Other than Yogi Berra, Posada is the only pinstriped backstop to swat 30 homers in a season. He also ranks just behind Berra in career homers. Posada is first among Yankees catchers in career doubles, walks, and intentional walks.
Perhaps Posada is not the most celebrated Yankee in history, but he could be the most underrated.
One white, one black, and two hispanic males could not better represent the melting pot of NYC, or nestle more nicely into the arms of Lady Liberty. The players, their personas, or personalities could not be more varied, from the low-key regularity of Pettitte to the ornery, mama-bear fire of Posada.

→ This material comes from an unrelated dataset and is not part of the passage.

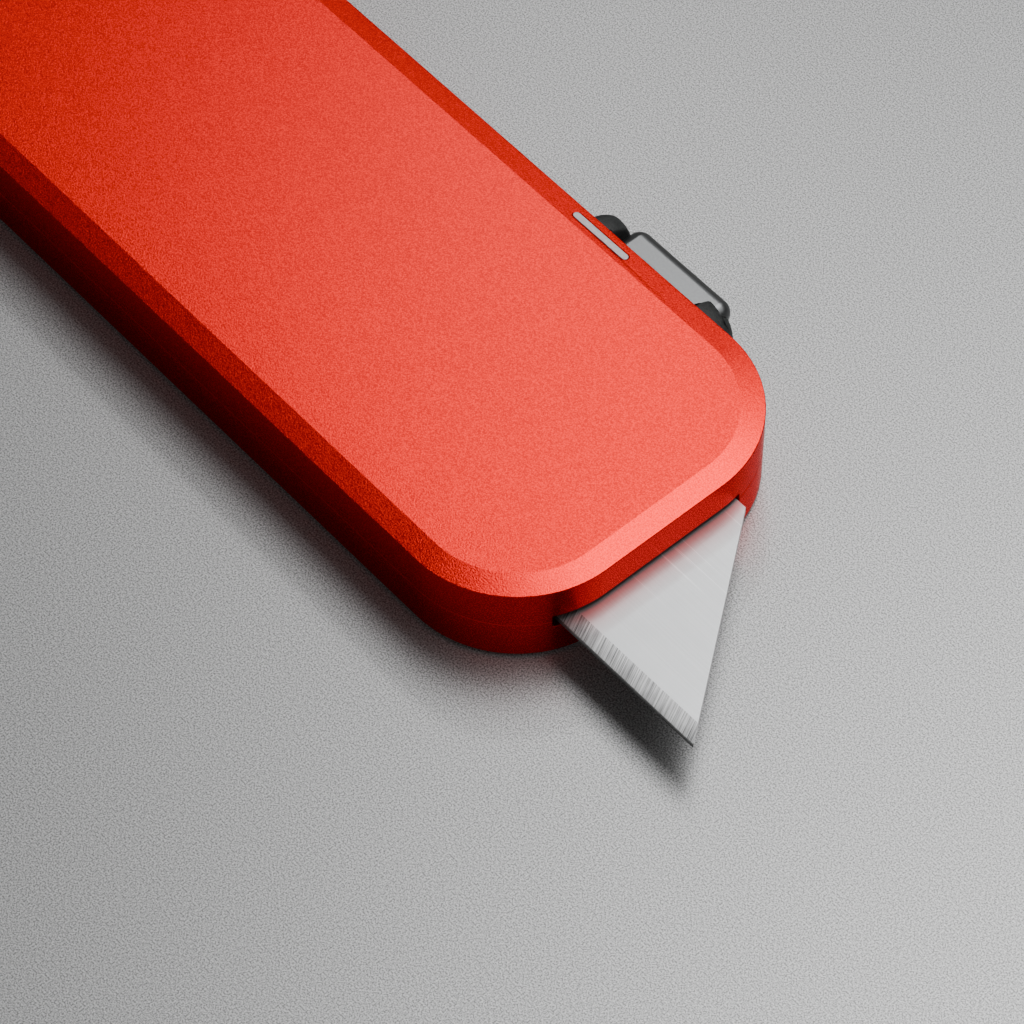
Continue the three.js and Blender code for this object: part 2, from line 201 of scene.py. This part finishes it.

But like the many dynasties before them, the 1996 Yankees, and particularly the Core Four, checked their egos, paychecks, and personalities at the clubhouse door before adding layers to the team's layered history under George Steinbrenner, the last great teams under the orbit of the Boss.
They played so hard and lived so right, that it was hard for even the most ardent haters to hate on those Yankees. Indeed, if you were a sports radio devotee, it was nothing to hear some anonymous fan from New England call in to bash the Bombers with the "Man, it's hard to hate on Derek Jeter, but..." preamble.
The same could be said of Jorge Posada, Mariano Rivera, and Andy Pettitte. All three round out the Core Four -- the most iconic quartet in baseball history. Proof that you don't need a Marvel Comic to marvel at a Fantastic Four.